Nawet dziesięć lat więzienia za wywóz leków z Polski
Surowe kary za wywóz leków zagrożonych brakiem dostępności w Polsce
W poniedziałek w wielu aptekach euthyroksu nie było w ogóle, a inne miały pojedyncze opakowania, choć do każdej po lek przychodzi nawet kilku pacjentów dziennie. Karolina Wotlińska-Pełka, właścicielka apteki na Śląsku, po południu miała trzy opakowania, tyle samo co Mariusz Politowicz z Naczelnej Rady Aptekarskiej w aptece w wielkopolskim Pleszewie.

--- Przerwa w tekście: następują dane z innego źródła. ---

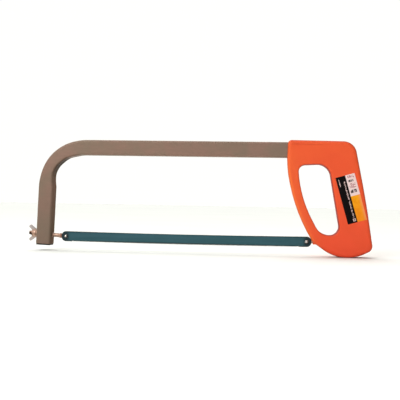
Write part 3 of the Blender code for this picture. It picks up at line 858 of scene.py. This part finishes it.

Choć jeszcze w piątek 5 lipca resort zdrowia zapewniał, że nie ma problemu z dostępnością euthyroksu, tego samego dnia wpisał go na listę leków zagrożonych wywozem.
Skąd ta wolta? Lista uzupełniana jest na podstawie raportów, jakie farmaceuci przesyłają przez Zintegrowany System Monitorowania Obrotu Produktami Leczniczymi (ZSMOPL). Kłopot w tym, że mimo coraz większej automatyzacji raportów aptecznych dane o braku leków nie zaciągają się automatycznie i trzeba wpisywać je ręcznie. Kierownicy aptek powinni to robić codziennie, ale w praktyce do raportów siadają raz na tydzień. Stąd możliwe rozbieżności między faktycznym zaopatrzeniem a danymi resortu.

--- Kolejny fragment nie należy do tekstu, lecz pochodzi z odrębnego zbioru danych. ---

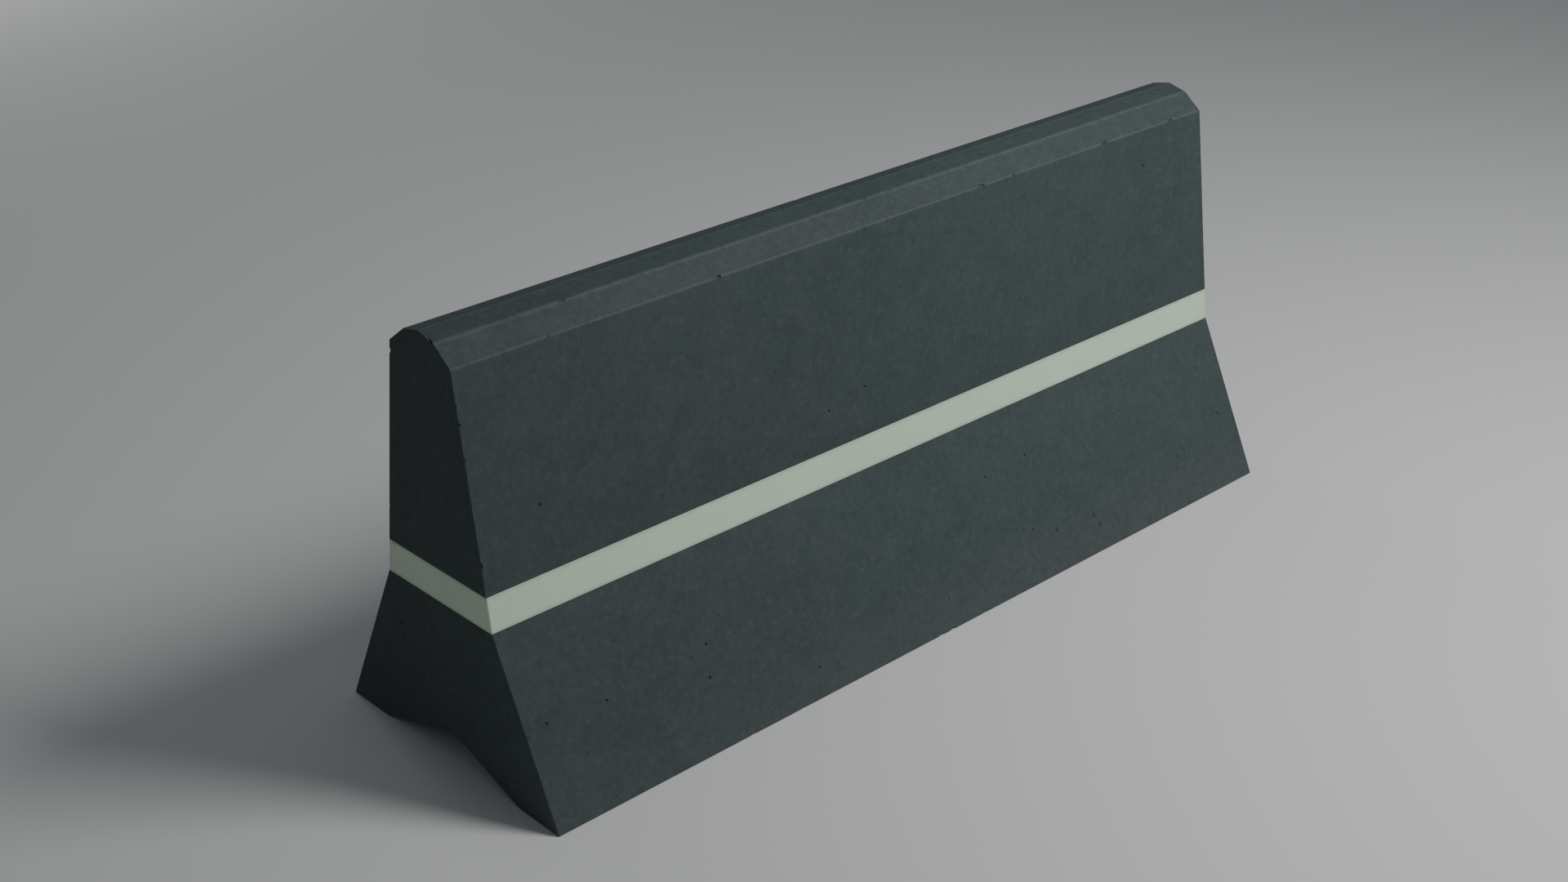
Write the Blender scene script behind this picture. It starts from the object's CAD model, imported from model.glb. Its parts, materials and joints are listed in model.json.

Zdaniem ekspertów niskie ceny leków w Polsce sprawiają, że nie jest ona dla firm ulubionym rynkiem zbytu. Jeśli w fabryce leku jest za mało, producent chętniej dostarczy go tam, gdzie może więcej zarobić. Jak jednak zauważa wiceprezes Naczelnej Rady Aptekarskiej Marek Tomków, prawo daje rządzącym narzędzia do wyegzekwowania umów wynikających z ustawy refundacyjnej.